In a letter to the UN Security Council, International Atomic Energy Agency (IAEA) chief Mohamed ElBaradei said he was concerned about the "widespread and apparently systematic dismantlement that has taken place at sites previously relevant to Iraq's nuclear program" under the former government of Saddam Hussein.

A US spokesman said on Tuesday Washington would investigate the report. "Obviously we'll do a full investigation, working with the Iraqis," US Deputy Ambassador Anne Patterson told reporters at the United Nations.

Some US officials charged the report had been given to the media before Washington had a chance to see it.
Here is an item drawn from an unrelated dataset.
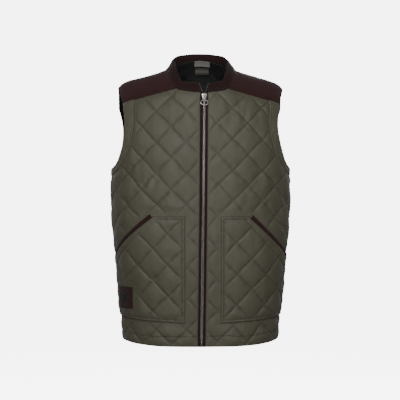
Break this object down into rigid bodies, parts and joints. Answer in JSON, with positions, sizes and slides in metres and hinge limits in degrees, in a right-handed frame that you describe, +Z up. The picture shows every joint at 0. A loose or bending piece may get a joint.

But UN officials said it had been sent last week to Security Council members, including the United States.

In Baghdad, a minister said UN nuclear inspectors - barred from Iraq by Washington last year - would be welcome to return if they wanted to check for the missing equipment and materials.

Released three weeks before the US presidential election, the report could fuel criticism of President George Bush, whose campaign has focused heavily on the dangers of nuclear proliferation and terrorism.

The IAEA has been warning countries to keep a close eye on all their nuclear sites due to multiple warnings from Western intelligence agencies that terrorist organizations are interested in getting their hands on a nuclear device.

The IAEA chief said in the letter that dual-use equipment - with peaceful as well as weapons-making applications - was disappearing, raising fears terrorists could be getting their hands on it.

The Oct 1 letter to the United Nations was posted on the IAEA web site on Tuesday. The IAEA, whose inspectors left Iraq before last year's invasion and have not been allowed to return, now must rely for its reporting on "open sources and commercial satellite imagery", Mr ElBaradei said.

He said "the imagery shows in many instances the dismantlement of entire buildings that housed high precision equipment (such as flow forming, milling and turning machines; electron beam welders; coordinate measurement machines) formerly monitored and tagged with IAEA seals".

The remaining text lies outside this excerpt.